### INFORMATION SHOWN
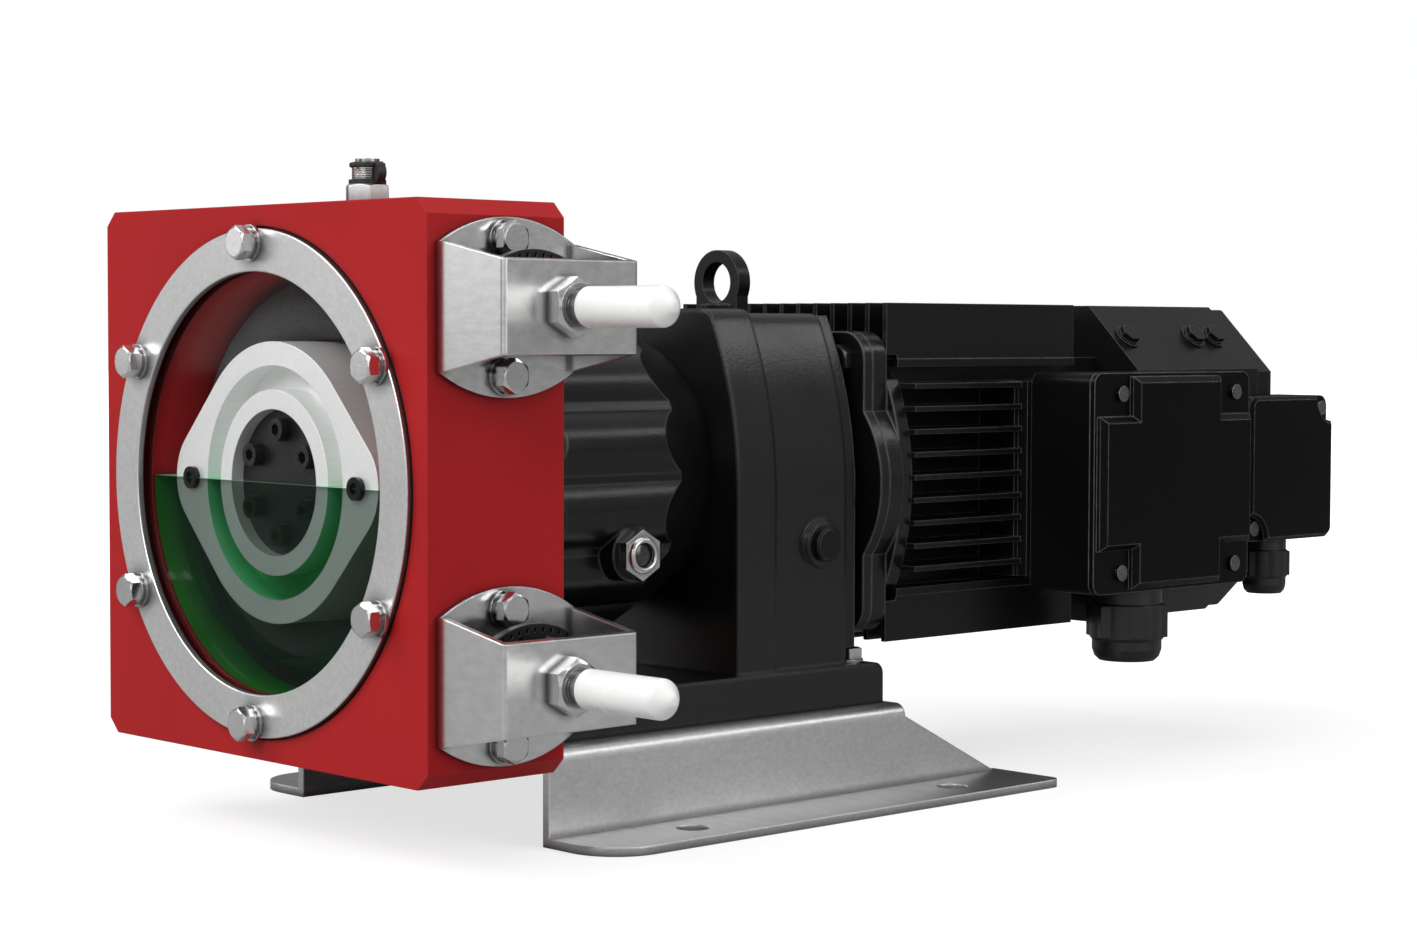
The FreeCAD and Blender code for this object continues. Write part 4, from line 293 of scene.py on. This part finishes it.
DARK = brushed("dark_steel", (0.012, 0.012, 0.013), (0.05, 0.05, 0.054), gloss=(0.25, 0.42),
               lines=(20, 20, 20), metal=0.8)

# Rubber, plastic, varnish and glass

GLASS = enamel("sight_glass", (0.010, 0.010, 0.011), (0.030, 0.030, 0.032), gloss=(0.05, 0.12),
               grain=0.02, bevel=0.0003, shine=0.8)
HOSE = moulded("hose_rubber", (0.040, 0.041, 0.042), (0.065, 0.066, 0.067), rough=0.46, shine=0.06)
SEAL = moulded("seal_rubber", grey(0.006), grey(0.012), rough=0.50)
PLASTIC = moulded("black_plastic", (0.004, 0.004, 0.0045), (0.008, 0.008, 0.0085), rough=0.38)
WHITE = moulded("white_plastic", (0.80, 0.80, 0.79), (0.86, 0.86, 0.85), rough=0.26)
WINDOW = clear("clear_window", (0.95, 0.96, 0.96), rough=0.04, body=0.002)
WINDING = moulded("varnished_winding", (0.16, 0.05, 0.015), (0.30, 0.11, 0.03), rough=0.35)

# The lubricant, and the green that shows on what lies behind it

LUBRICANT = liquid("green_lubricant", (0.002, 0.010, 0.005), (0.004, 0.020, 0.010), veil=0.25,
                   colour=(0.10, 0.70, 0.40), density=70.0)
GREEN_WALL = moulded("green_depth", (0.010, 0.15, 0.008), (0.025, 0.25, 0.016), rough=0.5)
GREEN_GROOVE = moulded("green_groove", (0.10, 0.40, 0.20), (0.20, 0.62, 0.34), rough=0.5)

BY_SLOT = {
    "housing_red": RED, "black_casting": CASTING, "black_enamel": BLACK, "stainless_sheet": SHEET,
    "stainless_ring": RING, "bright_steel": BRIGHT, "turned_steel": TURNED, "rotor_alloy": ALLOY,
    "dark_steel": DARK, "hose_rubber": HOSE, "seal_rubber": SEAL, "black_plastic": PLASTIC,
    "cap_white": WHITE, "window_clear": WINDOW, "winding": WINDING,
}
# Nodes that look unlike the rest of their slot
BY_NODE = {
    "base_frame": BASE, "gear_case": CASE, "terminal_box": BOX, "terminal_lid": BOX,
    "fan_terminal_box": BOX, "fan_terminal_lid": BOX, "cowl_screws": BLACK, "hose_clamps": DARK,
    "lid_screws": ZINC, "breather_body": RING, "breather_cap": BRIGHT, "fan_motor": BLACK,
}


def shade_smooth(piece, sharp):
    """Smooth faces, apart from edges that turn by more than the given degrees."""
    for face in piece.data.polygons:
        face.use_smooth = True
    piece.data.set_sharp_from_angle(angle=math.radians(sharp))


slots = {part["node"]: part["material_slot"] for part in frame["record"]["subparts"]}
for name, node in nodes.items():
    node.data.materials.clear()
    node.data.materials.append(BY_NODE.get(name, BY_SLOT[slots[name]]))
    shade_smooth(node, SHARP)


# Pieces of the scene

def swept(name, place, profile, start=0, end=360, steps=48):
    """A solid that a profile sweeps from one angle to another, in degrees: place gives the point for a
    radius, a station and a turn in radians."""
    mesh = bpy.data.meshes.new(name)
    count = len(profile)
    whole = end - start == 360
    turns = [math.radians(start + (end - start) * k / steps) for k in range(steps + (not whole))]
    points = [place(radius, station, turn) for turn in turns for radius, station in profile]
    faces = []
    for k in range(steps):
        near, far = k * count, (k + 1) % len(turns) * count
        for i in range(count):
            following = (i + 1) % count
            faces.append((near + i, near + following, far + following, far + i))
    if not whole:
        faces.append(tuple(range(count - 1, -1, -1)))
        faces.append(tuple(range(steps * count, (steps + 1) * count)))
    mesh.from_pydata(points, [], faces)
    joined = bmesh.new()
    joined.from_mesh(mesh)
    bmesh.ops.remove_doubles(joined, verts=joined.verts, dist=0.00001)
    bmesh.ops.recalc_face_normals(joined, faces=joined.faces)
    joined.to_mesh(mesh)
    joined.free()
    piece = bpy.data.objects.new(name, mesh)
    scene.collection.objects.link(piece)
    return piece


def about_axis(radius, station, turn):
    """A place about the pump axis."""
    return point(radius * math.cos(turn), station, radius * math.sin(turn))


def make_lubricant():
    """The liquid in the lower half of the housing: a layer behind the window, the rotor's ring groove and
    the room outside the rotor's reach, with a green back to its right pocket, its wall and the groove."""
    wall, reach, groove_outer, groove_inner = 91.7, 76.8, 50.8, 40.7
    front, rotor_face, groove_floor, pocket_floor = 6.8, 8.2, 20.2, 26.0
    profile = [(0, front), (wall, front), (wall, pocket_floor), (reach, pocket_floor), (reach, rotor_face),
               (groove_outer, rotor_face), (groove_outer, groove_floor), (groove_inner, groove_floor),
               (groove_inner, rotor_face), (0, rotor_face)]
    piece = swept("lubricant", about_axis, profile, start=180, end=360, steps=120)
    for material in (LUBRICANT, GREEN_WALL, GREEN_GROOVE):
        piece.data.materials.append(material)
    # Bounds that tell the faces of the wall, the groove and the right pocket's back from the rest
    wall_from, groove_from, groove_to = 91.0, 38, 53
    behind_layer, in_groove, at_back = front + 1, rotor_face + 2, pocket_floor - 0.1
    below_level = math.radians(42)
    for face in piece.data.polygons:
        x, z = face.center.x * 1000, (face.center.z - AXIS) * 1000
        station = (face.center.y + SETBACK) * 1000
        radius = math.hypot(x, z)
        pocket_back = station > at_back and math.atan2(-z, x) < below_level
        if pocket_back or (radius > wall_from and station > behind_layer):
            face.material_index = 1
        elif groove_from < radius < groove_to and station > in_groove:
            face.material_index = 2
    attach(piece, "pump")


def make_cap_ring():
    """The rubber ring round the neck of the breather's cap."""
    centre = point(*BREATHER)
    inner, lip, outer, edge = 5.2, 5.8, 7.6, 0.3
    low, high, top = 7.0, 8.9, 9.3

    def place(radius, rise, turn):
        return centre + Vector((radius * math.cos(turn), radius * math.sin(turn), rise)) / 1000

    profile = [(inner, low), (outer - edge, low), (outer, low + edge), (outer, high - edge),
               (outer - edge, high), (lip, top), (inner, top)]
    piece = swept("breather_cap_ring", place, profile)
    piece.data.materials.append(SEAL)
    shade_smooth(piece, SHARP)
    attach(piece, "breather_cap")


def make_sight_lens():
    """The oil sight: a rounded bright bezel on the plug, with a domed dark glass in it."""
    centre = point(*SIGHT)

    def place(radius, rise, turn):
        return centre + Vector((rise, radius * math.cos(turn), radius * math.sin(turn))) / 1000

    # Radii, and rises from the face that the plug is screwed into, in millimetres
    bezel = [(5.6, 5.4), (5.6, 7.6), (5.9, 8.1), (6.5, 8.4), (7.3, 8.3), (8.1, 7.6), (8.5, 6.52),
             (6.0, 6.52)]
    glass = [(0, 1.6), (5.35, 1.6), (5.35, 5.6), (4.6, 6.1), (3.4, 6.5), (1.8, 6.8), (0, 6.9)]
    for name, profile, material in (("sight_bezel", bezel, BRIGHT), ("sight_dome", glass, GLASS)):
        piece = swept(name, place, profile)
        piece.data.materials.append(material)
        shade_smooth(piece, SHARP + 5)
        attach(piece, "pump")


make_lubricant()
make_cap_ring()
make_sight_lens()


# Floor, lights and camera

def make_floor():
    """A pale floor under the pump, lit for the eye alone so that it fades to the white backdrop."""
    mesh = bpy.data.meshes.new("floor")
    half, gap = 12.0, 0.0002
    mesh.from_pydata([(-half, -half, 0), (half, -half, 0), (half, half, 0), (-half, half, 0)], [],
                     [(0, 1, 2, 3)])
    floor = bpy.data.objects.new("floor", mesh)
    scene.collection.objects.link(floor)
    shader = Shader("studio_floor")
    distance = shader.vector_math("LENGTH", shader.place)
    far = shader.node("ShaderNodeMapRange", Value=distance, From_Min=0.45, From_Max=1.5).outputs[0]
    seen = shader.node("ShaderNodeLightPath").outputs["Is Camera Ray"]
    glow = shader.between(far, low=0.72, high=1.32)
    shader.set(Base_Color=shader.tones(shader.noise(scale=3.0, detail=2.0), grey(0.34), grey(0.36)),
               Roughness=0.9, Specular_IOR_Level=0.0, Emission_Color=grey(1.0),
               Emission_Strength=shader.math("MULTIPLY", glow, seen))
    mesh.materials.append(shader.material)
    floor.location.z = -gap


def area_light(name, place, target, width, height, power):
    """A rectangular light turned towards a target, in metres and watts."""
    data = bpy.data.lights.new(name, "AREA")
    data.shape = "RECTANGLE"
    data.size, data.size_y, data.energy = width, height, power
    light = bpy.data.objects.new(name, data)
    light.location = place
    light.rotation_mode = "QUATERNION"
    light.rotation_quaternion = (Vector(target) - Vector(place)).to_track_quat("-Z", "Y")
    scene.collection.objects.link(light)


def make_world():
    """A white backdrop for the eye; for light and reflections a studio whose walls change in brightness
    round the pump and end above and below in the dark, under a soft bright ceiling."""
    world = bpy.data.worlds.new("studio")
    scene.world = world
    world.use_nodes = True
    graph = Graph(world.node_tree)
    graph.tree.nodes.clear()
    way = graph.node("ShaderNodeTexCoord").outputs["Generated"]
    parts = graph.node("ShaderNodeSeparateXYZ", Vector=way).outputs
    height = parts["Z"]
    # Shares of a turn, where 0.25 lies towards -Y, 0.5 towards +X and 0.75 towards +Y
    angle = graph.math("ARCTAN2", parts["Y"], parts["X"])
    turn = graph.math("MULTIPLY_ADD", angle, 0.5 / math.pi, 0.5)
    walls = graph.levels(turn, [(0.0, 0.20), (0.06, 0.22), (0.085, 1.1), (0.135, 1.1), (0.16, 0.16),
                                (0.23, 0.16), (0.26, 1.3), (0.36, 0.7), (0.48, 0.7), (0.55, 1.6),
                                (0.58, 0.34), (0.66, 0.34), (0.75, 0.05), (0.93, 0.05), (1.0, 0.20)])
    # Shares of the way from straight down to straight up
    rise = graph.math("MULTIPLY_ADD", height, 0.5, 0.5)
    band = graph.levels(rise, [(0.30, 0.0), (0.38, 1.0), (0.64, 1.0), (0.74, 0.0)])
    ceiling = graph.levels(height, [(0.0, 0.0), (0.20, 0.02), (0.50, 0.40), (1.0, 0.50)])
    studio = graph.math("MAXIMUM", graph.math("MULTIPLY", walls, band), ceiling)
    lit = graph.node("ShaderNodeBackground", Color=studio)
    white = graph.node("ShaderNodeBackground", Color=grey(1.0))
    seen = graph.node("ShaderNodeLightPath").outputs["Is Camera Ray"]
    choice = graph.tree.nodes.new("ShaderNodeMixShader")
    for socket, value in zip(choice.inputs, (seen, lit.outputs[0], white.outputs[0])):
        graph.feed(socket, value)
    graph.node("ShaderNodeOutputWorld", Surface=choice.outputs[0])


def make_camera():
    """The camera at its place, turned by yaw, then tilted down by pitch and rolled."""
    yaw, pitch, roll = (math.radians(angle) for angle in (YAW, PITCH, ROLL))
    right = Vector((math.cos(yaw), math.sin(yaw), 0))
    ahead = Vector((-math.sin(yaw) * math.cos(pitch), math.cos(yaw) * math.cos(pitch), -math.sin(pitch)))
    up = right.cross(ahead)
    rolled_right = right * math.cos(roll) + up * math.sin(roll)
    rolled_up = up * math.cos(roll) - right * math.sin(roll)
    turn = Matrix((rolled_right, rolled_up, -ahead)).transposed()
    data = bpy.data.cameras.new("camera")
    data.lens = LENS
    data.clip_start, data.clip_end = NEAREST, FARTHEST
    camera = bpy.data.objects.new("camera", data)
    camera.matrix_world = Matrix.Translation(CAMERA) @ turn.to_4x4()
    scene.collection.objects.link(camera)
    scene.camera = camera


make_floor()
make_world()
area_light("key", (0.6, -2.0, 1.5), (0, 0, 0.15), width=1.4, height=1.0, power=28)
area_light("side", (2.0, 0.4, 1.0), (0, 0.1, 0.15), width=1.0, height=1.0, power=8)
area_light("strip", (1.55, 1.35, 1.4), (0, 0.05, 0.1), width=2.4, height=0.3, power=6)
area_light("fill", (-1.2, -1.6, 1.9), (0, -0.1, 0.15), width=1.4, height=1.2, power=26)
area_light("top", (0, 0.2, 2.2), (0, 0.1, 0), width=1.6, height=1.6, power=9)
make_camera()
scene.view_settings.view_transform = "Standard"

### WRITTEN PROBLEM
The required output is the exact run of lines from the beginning of the listing above to the line that contains "piece.data.set_sharp_from_angle(angle=math.radians(sharp))", inclusive of both.

### ANSWER TO THIS PROBLEM
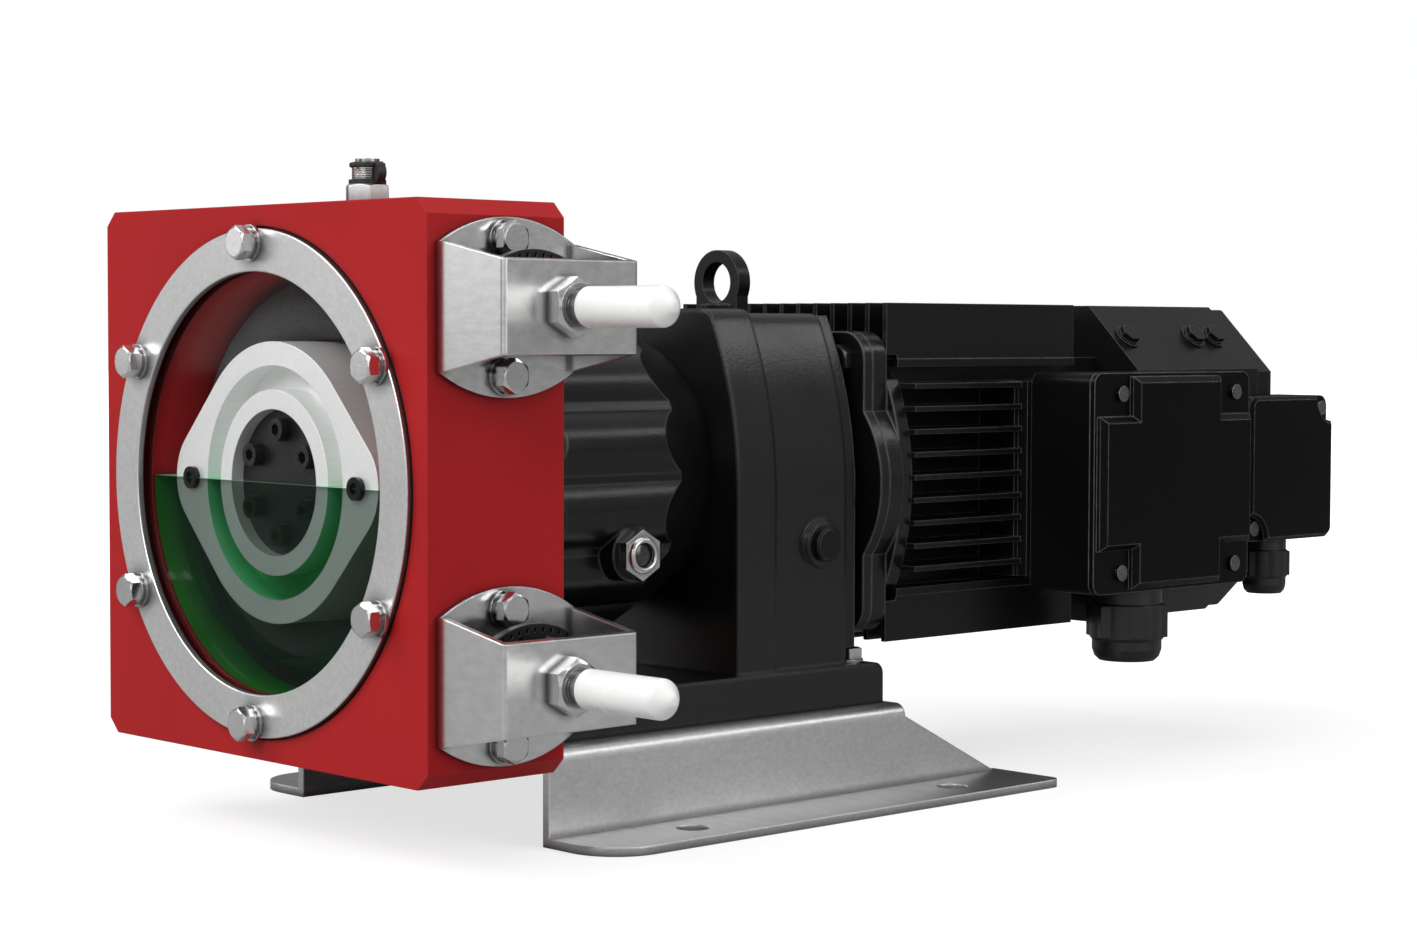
The FreeCAD and Blender code for this object continues. Write part 4, from line 293 of scene.py on. This part finishes it.
DARK = brushed("dark_steel", (0.012, 0.012, 0.013), (0.05, 0.05, 0.054), gloss=(0.25, 0.42),
               lines=(20, 20, 20), metal=0.8)

# Rubber, plastic, varnish and glass

GLASS = enamel("sight_glass", (0.010, 0.010, 0.011), (0.030, 0.030, 0.032), gloss=(0.05, 0.12),
               grain=0.02, bevel=0.0003, shine=0.8)
HOSE = moulded("hose_rubber", (0.040, 0.041, 0.042), (0.065, 0.066, 0.067), rough=0.46, shine=0.06)
SEAL = moulded("seal_rubber", grey(0.006), grey(0.012), rough=0.50)
PLASTIC = moulded("black_plastic", (0.004, 0.004, 0.0045), (0.008, 0.008, 0.0085), rough=0.38)
WHITE = moulded("white_plastic", (0.80, 0.80, 0.79), (0.86, 0.86, 0.85), rough=0.26)
WINDOW = clear("clear_window", (0.95, 0.96, 0.96), rough=0.04, body=0.002)
WINDING = moulded("varnished_winding", (0.16, 0.05, 0.015), (0.30, 0.11, 0.03), rough=0.35)

# The lubricant, and the green that shows on what lies behind it

LUBRICANT = liquid("green_lubricant", (0.002, 0.010, 0.005), (0.004, 0.020, 0.010), veil=0.25,
                   colour=(0.10, 0.70, 0.40), density=70.0)
GREEN_WALL = moulded("green_depth", (0.010, 0.15, 0.008), (0.025, 0.25, 0.016), rough=0.5)
GREEN_GROOVE = moulded("green_groove", (0.10, 0.40, 0.20), (0.20, 0.62, 0.34), rough=0.5)

BY_SLOT = {
    "housing_red": RED, "black_casting": CASTING, "black_enamel": BLACK, "stainless_sheet": SHEET,
    "stainless_ring": RING, "bright_steel": BRIGHT, "turned_steel": TURNED, "rotor_alloy": ALLOY,
    "dark_steel": DARK, "hose_rubber": HOSE, "seal_rubber": SEAL, "black_plastic": PLASTIC,
    "cap_white": WHITE, "window_clear": WINDOW, "winding": WINDING,
}
# Nodes that look unlike the rest of their slot
BY_NODE = {
    "base_frame": BASE, "gear_case": CASE, "terminal_box": BOX, "terminal_lid": BOX,
    "fan_terminal_box": BOX, "fan_terminal_lid": BOX, "cowl_screws": BLACK, "hose_clamps": DARK,
    "lid_screws": ZINC, "breather_body": RING, "breather_cap": BRIGHT, "fan_motor": BLACK,
}


def shade_smooth(piece, sharp):
    """Smooth faces, apart from edges that turn by more than the given degrees."""
    for face in piece.data.polygons:
        face.use_smooth = True
    piece.data.set_sharp_from_angle(angle=math.radians(sharp))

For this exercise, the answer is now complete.